Und genau darum geht es den Initiatoren des zum zweiten Mal stattfindenden Festivals. So steht das AMEO seit seinem 10-jährigen Bestehen für eine Musik, auf deren Landkarte Stilgrenzen längst nicht mehr existieren. Einem größeren Publikum wurde das Orchester, deren Mitglieder aus neun Ländern stammen, erstmals durch die Zusammenarbeit mit The Notwist für deren 2008er-Album „The Devil, You & Me“ bekannt. Bereits dort war zu hören, dass sich ihr Sound zwischen Neuer Musik, Electronica, Noise und Jazz bewegt und sich als Spiegelbild der großen musikalischen Spannweite des 21. Jahrhunderts bezeichnen lässt.

„Unser Orchester ist ein Mikrokosmos. Es besteht aus Musikern sehr verschiedener Hintergründe, die wir im Rahmen eines Festivals mit ihren eigenen Projekten präsentieren wollen“, sagt Daniel Glatzel, Leiter des Andromeda Mega Express Orchestra. So treffen zwei Tage lang, am Freitag und Samstag, im „Radialsystem V“ uralte Vokalkompositionen aus dem 11. Jahrhundert auf experimentelle elektronische Musik, die Renaissance-Musik von Carlo Gesualdo auf rituelle Perkussionsmusik aus Burkina Faso und Neue Musik-Kompositionen des österreichisch-ungarischen Avantgardisten Györgi Ligeti.

Es wird hier also versucht, die postmoderne musikalische Gegenwart abzubilden. Gibt es dafür nicht schon genügend andere Formate in Berlin? Glatzle ist überzeugt: Die Besonderheit der Kosmostage liegt in den „überraschenden Kombinationen“. Es gehe vor allem um die „feinen Eigenheiten der jeweiligen Musik“. Das ist nicht nur für das Publikum, sondern auch für die Musiker eine Herausforderung. „Für die Musiker wird das sicherlich ein Experiment – sie treffen und spielen mit Musikern aus völlig anderen Bereichen zusammen.“

Wer als Fan experimenteller Formate jetzt noch zweifelt, sollte das Programm genauer anschauen: Eröffnet wird das Festival am Freitagabend von der Berliner Afrofunk-Band Onom Agemo & The Disco Jumpers, die zuerst solo und dann zusammen mit der Vibraphonistin Els Vandeweyer und dem Ensemble Lanaya aus Burkina Faso auf der Terrasse mit Spreeblick spielen werden. Danach geht es in der Halle mit einem der Höhepunkte des Festivals weite: Das AMEO tritt mit dem brasilianischen Jazz-Weirdo und Multiinstrumentalisten Hermeto Pascoal auf die Bühne Pascoal, der als „Brasiliens Antwort auf Sun Ra“ gilt, und den sein einstiger Kollege Miles Davis einen der wichtigsten Musiker der Welt nannte. Hier lassen sich noch weitere Zuschreibungen von verrückt und bunt einfügen. So brachte der 79-jährige Pascoal 1977 lebendige Schweine auf die Bühne, um sie als Percussioninstrumente zu benutzen, indem er ihnen am Schwanz zog. Seine exzentrischen Outfits, etwa den mit seinem weißen Bart kontrastierenden Hawaiihemden, passen derweil einfach wunderbar zur nicht selten ins Dadaistische neigenden Musik.

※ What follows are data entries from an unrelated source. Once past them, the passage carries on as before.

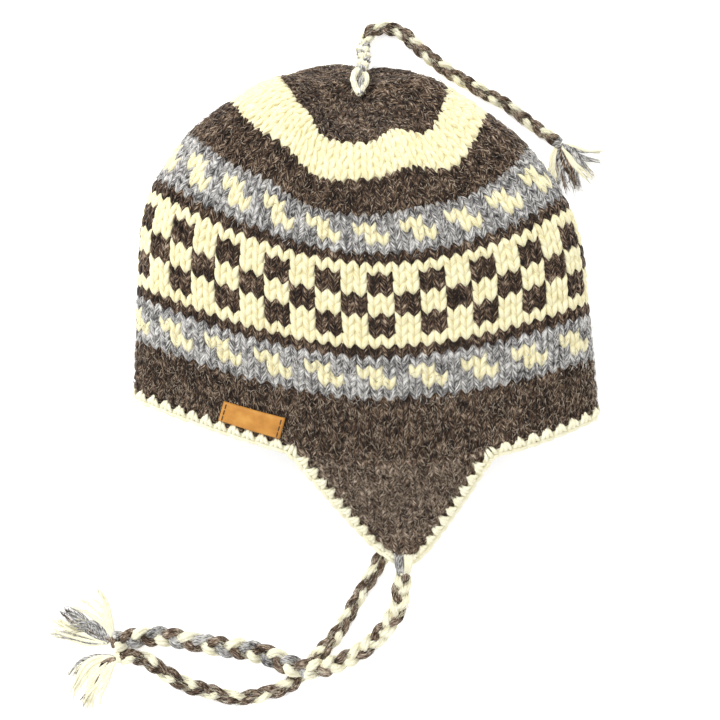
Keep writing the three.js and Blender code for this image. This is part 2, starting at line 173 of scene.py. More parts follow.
def hat_face(turn, course):
    """The outer face at a turn round the section: a fuller ellipse, bowed towards the brim at its middle and
    pressed flat where it lies."""
    turn, course = np.broadcast_arrays(turn, course)
    across = signed_power(np.cos(turn), ROUND)
    up = signed_power(np.sin(turn), ROUND)
    power = np.where(across > 0, section_value(course, "back"), section_value(course, "front"))
    bow = 1 - np.abs(across) ** power
    slip_bow = np.where(up > 0, bow, np.abs(across) ** UNDER_BOW - 1)
    side = section_value(course, "side")
    x = HAT_WIDTH / 2 * section_value(course, "width") * across
    along = side + bow * (section_value(course, "middle") - side)
    y = -HAT_LENGTH * along - slip_bow * LAYER_SLIP * section_value(course, "slip") - HAT_TILT * x
    top = section_value(course, "top")
    bottom = section_value(course, "bottom")
    z = HAT_HEIGHT * ((top + bottom) / 2 + (top - bottom) / 2 * up)
    return np.stack([row_middle_x(course) + x, y, np.maximum(z, 0)], -1)


def turn_over(x, course, side):
    """The turn at which a row passes over x, on the upper side or the lower."""
    share = (x - row_middle_x(course)) / (HAT_WIDTH / 2 * section_value(course, "width"))
    return side * np.arccos(signed_power(np.clip(share, -1, 1), 1 / ROUND))


# The table of turns starts a little below the crown and reaches past half the way round on both sides
TABLE_FROM = 0.25
TABLE_REACH = 0.62


def turn_table():
    """For each course, the turn at evenly spaced shares of the way round, measured along the yarn from the
    upper layer's middle."""
    courses = np.linspace(TABLE_FROM, COURSES, 160)
    shares = np.linspace(-TABLE_REACH, TABLE_REACH, 621)
    turns = np.linspace(1.5 * np.pi, -0.5 * np.pi, 1441)
    table = []
    for course in courses:
        points = hat_face(turns, course)
        length = np.concatenate([[0], np.cumsum(np.linalg.norm(np.diff(points, axis=0), axis=1))])
        length = length / length[-1]
        middle = np.interp(-0.5 * np.pi, -turns, length)
        wrapped = np.concatenate([length[:-1] - 1, length, length[1:] + 1])
        unrolled = np.concatenate([turns[:-1] + 2 * np.pi, turns, turns[1:] - 2 * np.pi])
        table.append(np.interp(shares + middle, wrapped, unrolled))
    return courses, shares, np.array(table)


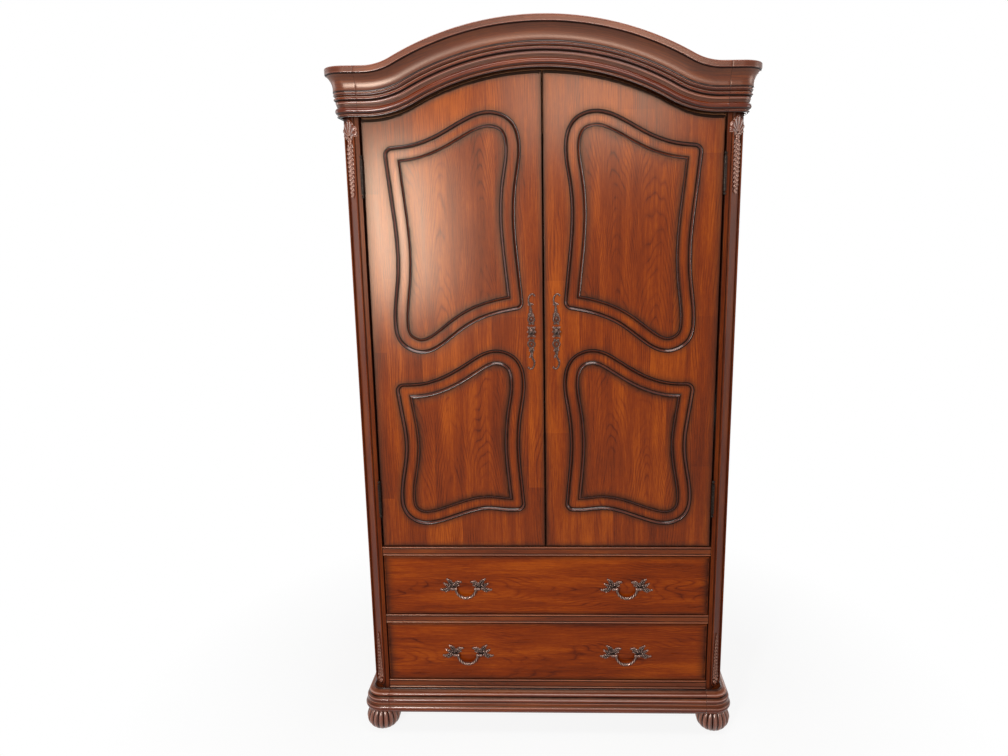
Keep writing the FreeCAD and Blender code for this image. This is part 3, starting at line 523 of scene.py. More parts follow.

Verschroben geht es am Samstag weiter. Nach einem Konzert der Band Sun mit dem The Notwist-Schlagzeuger Andi Haberl wird das Andromeda Mega Express Orchestra zusammen mit Oferi Consort und Lanaya den ersten Teil der „Universe Symphony“ des US-amerikanischen Komponisten Chales Ives aufführen. Ives, der ein manischer Perfektionist war und erst posthum bekannt wurde, strebte mit seinen nie fertig gestellten Kompositionen eine ultimative Symphonie des Universums an. Wem das zu anspruchsvoll oder zu vermessen erscheint, der kann sich anschließend bei einem der raren DJ-Sets von Mouse on Mars wieder erholen. Basiert doch schließlich jeder Kosmos auf Ausgewogenheit.